I am sure that these two learned men already knew about this, so by withholding such information have lied to us, have lied to the World. This is a matter of history; it is not a story plucked from the air.
But the truth is, Venezuela is a big place, and in many parts’ slavery continued. It took the same British who are under attack by Beckles and Gonsalves to end it by Treaty finally. According to record, the slave owners [perhaps different ones] were compensated again.
VENEZUELA, 1840, London: Bilateral Treaty Venezuela and Britain, Venezuela undertakes to abolish the slave trade.
1851-1854: Abolished slavery and paid compensation to slave owners.
In 1840 London, slavery was finally agreed in a British/Venezuelan Treaty to be abolished in Venezuela, but it still took the Venezuelans a further fourteen years to accomplish the deed.
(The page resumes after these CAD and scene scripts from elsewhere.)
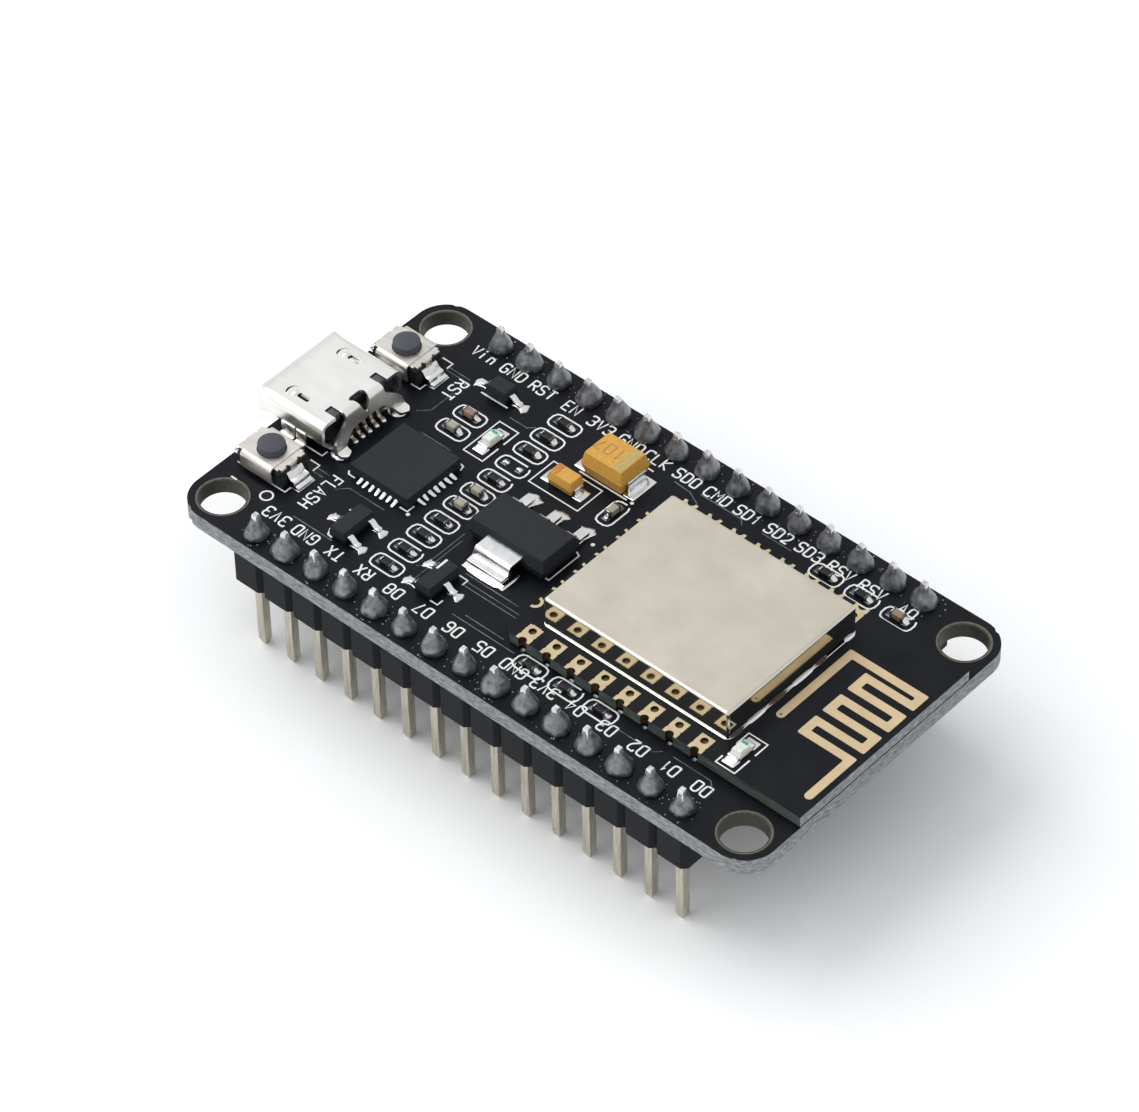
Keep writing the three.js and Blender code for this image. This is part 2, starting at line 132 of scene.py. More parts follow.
toward_camera = Vector((
    math.sin(CAMERA_AZIMUTH) * math.cos(CAMERA_ELEVATION),
    -math.cos(CAMERA_AZIMUTH) * math.cos(CAMERA_ELEVATION),
    math.sin(CAMERA_ELEVATION),
))
camera_turn = toward_camera.to_track_quat("Z", "Y").to_matrix() @ Matrix.Rotation(CAMERA_ROLL, 3, "Z")
camera = bpy.data.objects.new("camera", bpy.data.cameras.new("camera"))
camera.data.lens = LENS_MM
camera.data.clip_start = 0.01
camera.data.clip_end = 10
camera.matrix_world = (
    Matrix.Translation(TO_FRAME @ (CAMERA_TARGET + CAMERA_DISTANCE * toward_camera)) @ camera_turn.to_4x4()
)
scene.collection.objects.link(camera)
scene.camera = camera

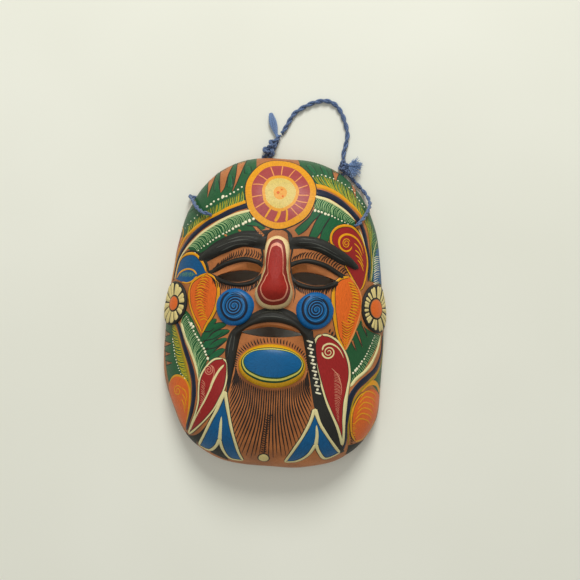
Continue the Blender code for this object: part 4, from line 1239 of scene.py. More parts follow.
def paint_bands():
    """Yellow, navy and cream bands from the sun down both sides, with hair strokes and dots."""
    stroke("band_yellow", YELLOW_L, [2.6, 2.7, 2.6, 2.4, 2.2, 1.9, 1.6, 1.4], SHAPE, (0.01, 0.05))
    stroke("band_navy", NAVY_L, [3.6, 3.6, 3.6, 3.6, 3.6, 3.4, 2.8, 1.9], EDGE, (0.01, 0.1))
    stroke("band_cream", CREAM_L, [1.6, 1.7, 1.8, 1.7, 1.5, 1.1, 0.9], LINE, (0.01, 0.1))
    stroke("band_yellow", YELLOW_R, [3.0, 3.0, 2.8, 2.6, 2.2, 1.4], SHAPE, (0.01, 0.2))
    stroke("band_navy", NAVY_R, [5.0, 4.9, 4.6, 4.3, 3.9, 3.6, 3.2, 2.6, 2.0], EDGE, (0.01, 0.1))
    stroke("band_cream", CREAM_R, [2.0, 2.2, 2.0, 1.6, 1.0], LINE, (0.01, 0.3))
    stroke("band_cream", [(49.5, 55.5), (52.5, 50), (54.5, 44.5)], 0.8, LINE, (0.3, 0.5))
    stroke("band_navy", NAVY_LOW_L, [2.8, 3.0, 3.4, 3.6, 3.6, 3.4, 3.0, 2.4], EDGE, (0.05, 0.1))
    stroke("band_cream", CREAM_LOW_L, [2.2, 2.1, 1.9, 1.6, 1.2], LINE, (0.1, 0.3))
    stroke("band_olive", OLIVE_LOW_L, [1.5, 1.8, 2.2, 2.2, 1.6, 1.0, 0.8], SHAPE, (0.1, 0.1))
    stroke("band_navy", NAVY_LOW_R, [2.0, 2.8, 3.8, 4.2, 4.2, 3.8, 3.2, 2.8, 2.4], EDGE, (0.1, 0.1))
    stroke("band_cream", CREAM_LOW_R, [1.8, 2.0, 2.3, 2.4, 2.3, 2.0], LINE, (0.15, 0.1))
    stroke("band_olive", OLIVE_LOW_R, [0.8, 1.2, 1.4, 1.2, 1.2, 1.1, 1.0], SHAPE, (0.1, 0.1))
    stroke("band_olive", [(54.5, 60), (57, 52.5), (59, 43), (59.8, 33), (59, 22.5)],
        [1.2, 1.6, 1.8, 1.4, 1.0], FIELD, (0.1, 0.1))
    stroke("band_cream", [(63, 50), (60.8, 40), (60.2, 30), (59.8, 23)], 0.6, SHAPE, (0.2, 0.2))

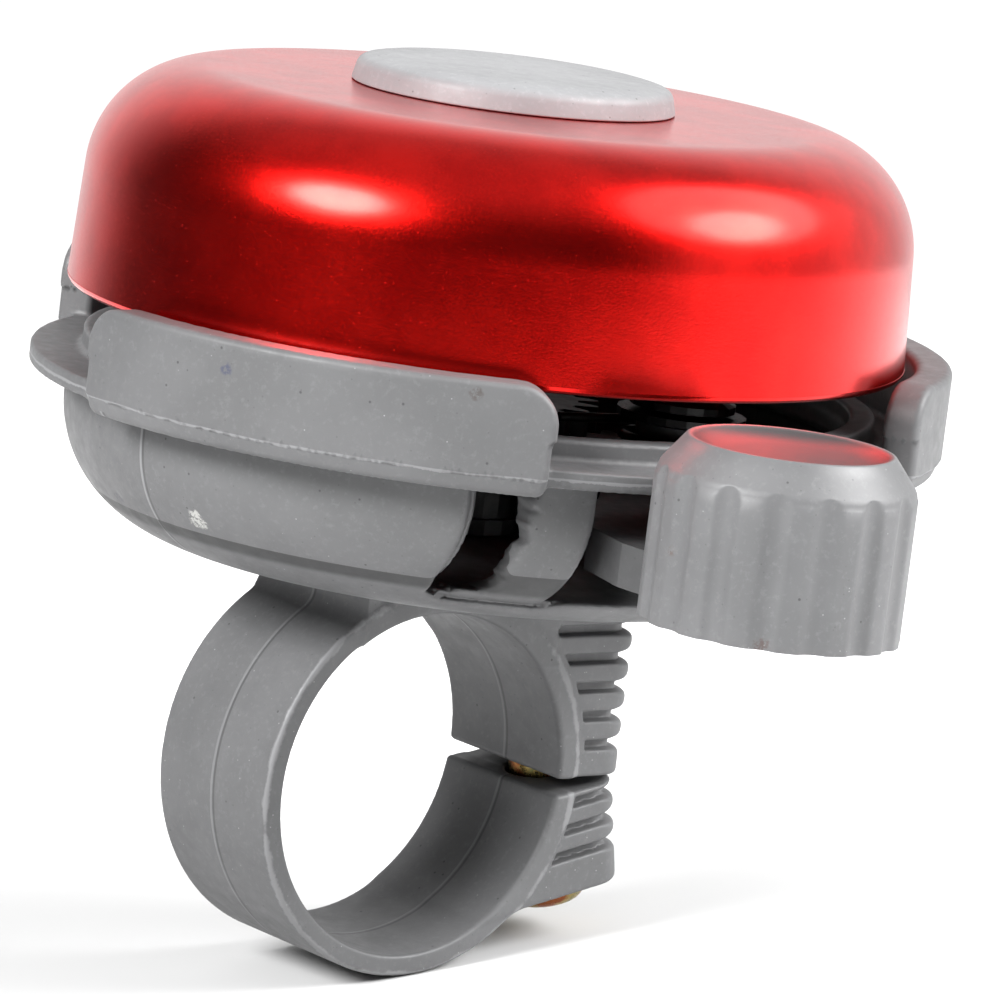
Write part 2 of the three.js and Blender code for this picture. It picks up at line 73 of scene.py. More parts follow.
MIDDLE_LINE_TOP = 24.2  # the line down the middle plane stops here
CAP_SEAM = 45.29
SCREW_HEAD_DROP = 0.7  # the screw's head starts this far below the lower ear
GEAR_MODULE = 0.8
TEETH = {"sector": 36, "pinion": 10, "wheel": 24, "rotor": 10}
KNOB = {"x": 38.4, "y": -6.6, "r": 8.2, "low": 18.2, "shoulder": 27.7, "high": 29.7, "flutes": 16}
SPRING = {"turns": 2.6, "r": 3.85, "low": 21.9, "rise": 0.75, "wire": 0.33}

# The camera: direction it looks from, its lean, its distance from the bell axis and its framing.
CAMERA = {"azimuth": 49.8, "elevation": 9.81, "roll": 7.0, "distance": 420.0, "lens": 226.7}
FRAMING = (-0.95, 11.87)
FLOOR_RADIUS = 300.0


def idler_place():
    """The idler meshes with both the lever's sector and the rotor's pinion."""
    from_axis = GEAR_MODULE * (TEETH["wheel"] + TEETH["rotor"]) / 2
    from_lever = GEAR_MODULE * (TEETH["sector"] + TEETH["pinion"]) / 2
    apart = math.hypot(LEVER["x"], LEVER["y"])
    cosine = (apart**2 + from_axis**2 - from_lever**2) / (2 * apart * from_axis)
    angle = math.atan2(LEVER["y"], LEVER["x"]) + math.acos(cosine)
    return {"x": from_axis * math.cos(angle), "y": from_axis * math.sin(angle)}


IDLER = idler_place()


# ---------------------------------------------------------------- shaped fields, in millimetres
def smooth_min(a, b, k):
    h = np.clip(0.5 + 0.5 * (b - a) / k, 0.0, 1.0)
    return b + (a - b) * h - k * h * (1.0 - h)


def smooth_max(a, b, k):
    return -smooth_min(-a, -b, k)


def cut(body, hole, k=0.3):
    return smooth_max(body, -hole, k)


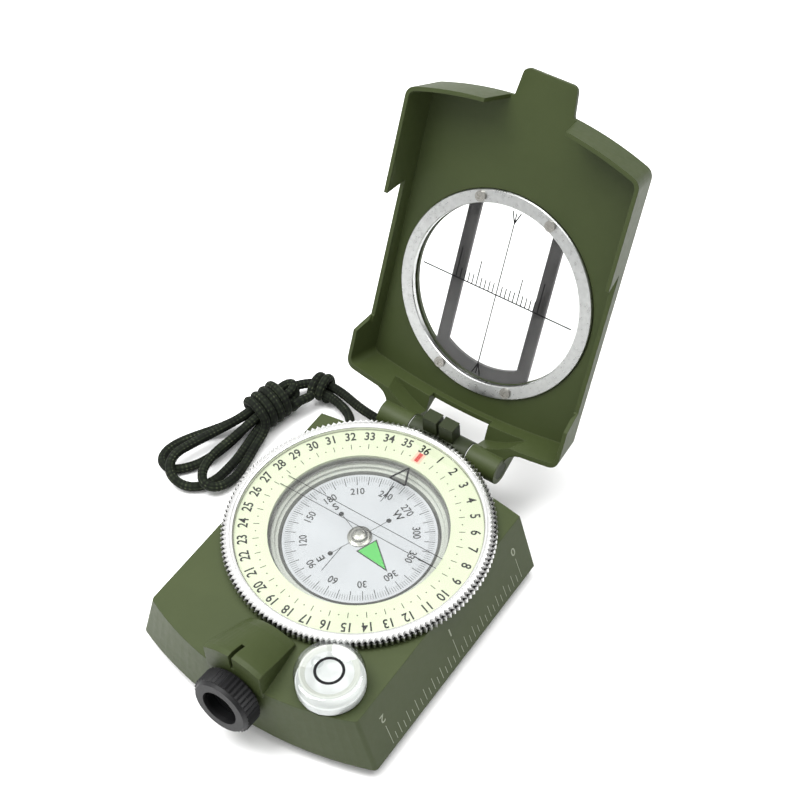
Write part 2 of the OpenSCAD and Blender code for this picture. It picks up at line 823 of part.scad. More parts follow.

All the supporters of Venezuela including those member nation governments who are members of ALBA, all who support the memory and achievements of Simon Bolivar should be part of the reparation payors to pay black people throughout the Americas and Caribbean. In the best tradition of Black Lives Matter it should be considered if any, or all, Simon Bolivar statues and portrait paintings should be removed, please do not deface, or destroy them. Let us try and be socially and politically correct while remaining civilized.
3 Comments
What I have since discovered is that at the time Bolivar was taking slaves into his army and compensating the owners. He himself owned about a thousand slaves.
Simon Bolivar became a hero at the behest of Hugo Chavez, who put bolivars name on the currency, even named the revolution after Bolivar. Bolivar was a soldier first, that was the attraction to Chavez, because Chavez wanted to model himself in the idle of Bolivar.
Simon Bolivar was an extreme right wing person and was a member of the Masons. He must have writhed not rolled in his grave at what they have used him for. Friend of the white man and enemy of the black man.
I have since read that at the time Bolivar was paying slave owners the slaves army wages, he himself owned a thousand slaves. Did he pay himself for his own slaves?